SAT MANDATORY PHOTO REQUIREMENT:

Students are required to submit a photo with the registration. By providing your photograph, you will be ensuring the integrity of the test administration for all students. Your photo will become a part of your admission ticket, and will be available to University School and to your colleges (where you send your scores). Photos must be properly focused with a full-face view, be clearly identifiable as you, and matches your appearance on test day. If your photo is not easily recognizable as you, the test center will not allow you to sit for the exam. The digital photo must be at least 325x390 pixels. Digital photos must be in one of these file formats: jpg or gif. If you have any questions regarding the new photo requirements, please contact College Board or see your college counselor.

Score Choice

Score Choice is a score-reporting feature that gives students the option to choose the SAT scores by test date and SAT Subject Test scores by individual test that they send to colleges, in accordance with each institution's individual score-use practice

Most schools will take the best verbal and best math SAT scores even if they are from different test dates. As for the ACT, some schools will mix the sub-test scores.

Reminders About Test Taking

  • Check each college for its requirements about SAT/SAT Subject Tests; how many and which Subject Tests; last test result accepted for application?
  • Allow six weeks: 1) to register—the registration deadline is about six weeks before the test date; 2) to report scores—it takes six weeks from the test date for colleges to receive your test results.
  • You cannot take both the SAT Reasoning Test and SAT Subject Tests on the same date.
  • Note Subject Test dates carefully: Subject Tests are not offered on all SAT test dates. Certain subjects, especially the language with listening lists, are only offered on one or two test dates.
  • Language listening tests are only offered on the November test date.

Which Tests To Take When

  • Allow three test dates for the SAT or ACT, one in the winter and one in the spring of the junior year, and one in the fall of the senior year (if necessary).
  • Take Subject Tests in May or June of the junior year, or the terminal year of the subject. If students have completed the subject track to the highest level, it is beneficial to sit for the exam in May or June. 
  • Consider the requirements of colleges for particular Subject Tests and test dates. Very few colleges require Subject Tests.

How to Register

Students register on their own for the SAT and the ACT and select test sites. Students may also register online or by telephone. To register for the SAT the access is: www.collegeboard.org and for the ACT the access is: www.actstudent.org. For the SAT the access is www.collegeboard.org, and the phone number is (800) 728-7267. For the ACT, the access is www.act.org, and the phone number is (319) 337-1270.
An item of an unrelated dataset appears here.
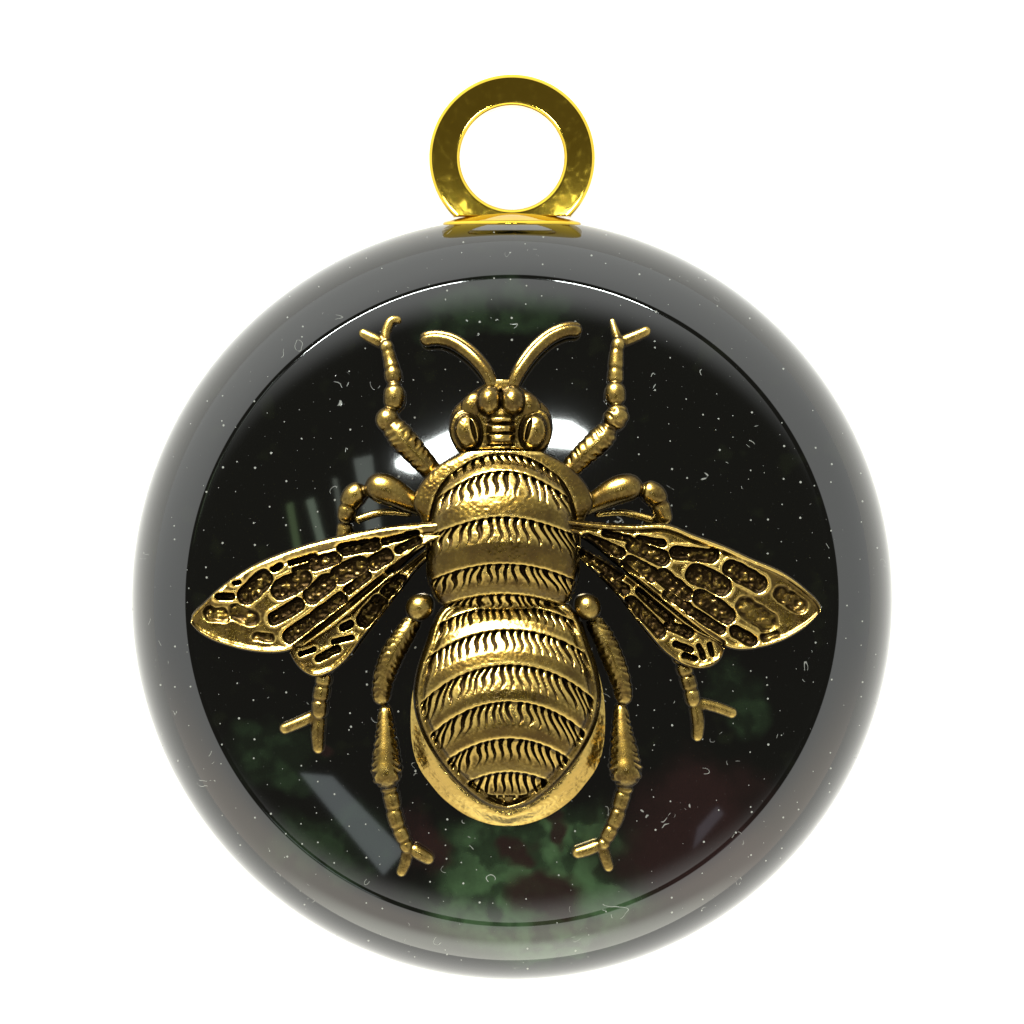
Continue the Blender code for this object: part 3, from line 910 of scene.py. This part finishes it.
RIGHT_HIND = {
    "front": ((4.9, 4.3), (6.7, 3.3), (8.4, 2.2), (11.1, 0.1), (13.69, -1.9), (15.5, -3.0),
              (15.8, -3.44)),
    "rear": ((4.9, 3.5), (6.45, 2.1), (8.1, 0.43), (10.1, -2.15), (11.6, -3.83), (12.9, -4.67),
             (13.95, -4.93), (14.9, -4.74), (15.6, -4.1), (15.8, -3.44)),
    "cells": ((5.68, 3.46, 8.0, 1.98, 0.42), (6.97, 1.72, 8.52, 0.82, 0.36),
              (8.98, 0.0, 11.1, -2.15, 0.4), (9.6, 0.7, 11.88, -1.38, 0.22),
              (11.75, -1.76, 13.2, -2.28, 0.3), (12.27, -3.1, 13.3, -3.5, 0.14),
              (12.9, -3.9, 13.6, -4.15, 0.12), (13.9, -3.2, 14.3, -4.1, 0.1),
              (14.7, -3.1, 14.9, -3.9, 0.08)),
    "shallow": (),
    "grooves": (),
}


def fore_level(reach):
    """Middle height of a forewing, which slopes down to its tip."""
    return 3.62 - reach * math.tan(math.radians(4.0))


def hind_level(reach):
    return 2.35 - reach * 0.035


def make_wings():
    sets = (("left_fore", "bee_forewing_left", LEFT_FORE, fore_level, 16.6, 0.62, 50),
            ("right_fore", "bee_forewing_right", RIGHT_FORE, fore_level, 17.0, 0.40, 60),
            ("left_hind", "bee_hindwing_left", LEFT_HIND, hind_level, 12.6, 0.3, 70),
            ("right_hind", "bee_hindwing_right", RIGHT_HIND, hind_level, 12.5, 0.3, 80))
    for name, node, shape, level, tip, bar, seed in sets:
        wing(f"cast_{name}_wing", node, shape, level, tip, bar, seed)


# ---------------------------------------------------------------- legs and antennae


def tube(centres, half_width, half_height, cuts=None, around=36):
    """Closed swept tube. Centres are (across, up, height) rows; cuts(s, side) sets in grooves."""
    steps = np.linalg.norm(np.diff(centres, axis=0), axis=1)
    s = np.concatenate([[0.0], np.cumsum(steps)])
    along = np.gradient(centres, axis=0)
    along = along / np.linalg.norm(along, axis=1)[:, None]
    sideways = np.cross(along, np.array([0.0, 0.0, 1.0]))
    sideways = sideways / np.maximum(np.linalg.norm(sideways, axis=1)[:, None], 1e-9)
    lift = np.cross(sideways, along)
    cap = np.minimum(half_width, s[-1] / 2)
    near = np.minimum(s, s[-1] - s)
    ends = np.sqrt(np.clip(1.0 - np.square(1.0 - np.clip(near / cap, 0.0, 1.0)), 0.0, 1.0))
    turn = np.linspace(0.0, 2 * math.pi, around, endpoint=False)
    width = (half_width * ends)[:, None]
    rise = (half_height * ends)[:, None]
    inset = cuts(s[:, None], np.cos(turn)[None, :]) * (np.sin(turn)[None, :] > -0.2) if cuts else 0.0
    shrink = 1.0 - inset * ends[:, None]
    ring = (centres[:, None, :] + sideways[:, None, :] * (width * np.cos(turn) * shrink)[..., None]
            + lift[:, None, :] * (rise * np.sin(turn) * shrink)[..., None])
    count = len(centres)
    index = np.arange(count * around).reshape(count, around)
    after = np.roll(index, -1, axis=1)
    quads = np.stack([index[:-1], after[:-1], after[1:], index[1:]], -1).reshape(-1, 4)
    return ring.reshape(-1, 3), quads.tolist()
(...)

PLEASE NOTE: For students who receive extended time on the SAT exam:

  • Be sure to use your SSD Code when registering
  • If the SAT will be your first test after being approved, bring this letter to the administration to be sure that you are tested with your accommodations.
  • If you registered for the SAT prior to being approved for accommodations, contact SSD at least two weeks before the test date so that your registration can be changed to reflect the accommodations. Because it takes time to make testing arrangements, changes requested less than two weeks before a test date cannot be guaranteed until the next test date.

How to Report Scores

It is a student's responsibility to arrange for testing agencies to send official scores. The College Counseling Office does not release scores to colleges. Students should always have scores sent to our school. This is accomplished by putting our high school code, 100347, in the appropriate place on the testing forms. Most students prefer to hold off sending scores directly to colleges until they have received the results. Please allow six to eight weeks for scores to reach the colleges. Some, but not all, colleges have a "rush" option for sending scores. Detailed instructions regarding sending scores are contained in the registration packet, including online and telephone sending options. To report AP scores, please call: (888) 225-5427.

The TOEFL

Students whose first language is not English are advised to take the TOEFL. This exam is designed to reflect a student's command of the English language. A student can arrange to take the TOEFL at the Prometric Testing Center nearest to his/her home. Students may register online at www.toefl.org.

SAT Testing Dates

Test Dates Regular Reg. Dates Late Reg. Dates
January 21, 2017 January 21, 2017 January 21, 2017
March 11, 2017 March 11, 2017 March 11, 2017
May 6, 2017 May 6, 2017 May 6, 2017
August 26, 2017 August 26, 2017 August 26, 2017
October 7, 2017 October 7, 2017 October 7, 2017
November 4, 2017 November 4, 2017 November 4, 2017
December 2, 2017 December 2, 2017 December 2, 2017

ACT Testing Dates

Test Dates Regular Reg. Dates Late Reg. Dates
February 11, 2017 February 11, 2017 February 11, 2017
April 8, 2017 April 8, 2017 April 8, 2017
June 10, 2017 June 10, 2017 June 10, 2017

Below please find a list of the top 50 colleges that super-score the ACT and SAT. Colleges that superscore take the highest scores in each testing section and create a new composite score out of the best scores. Please be sure to double check a college’s website for their specific requirements. Application requirements are always subject to change.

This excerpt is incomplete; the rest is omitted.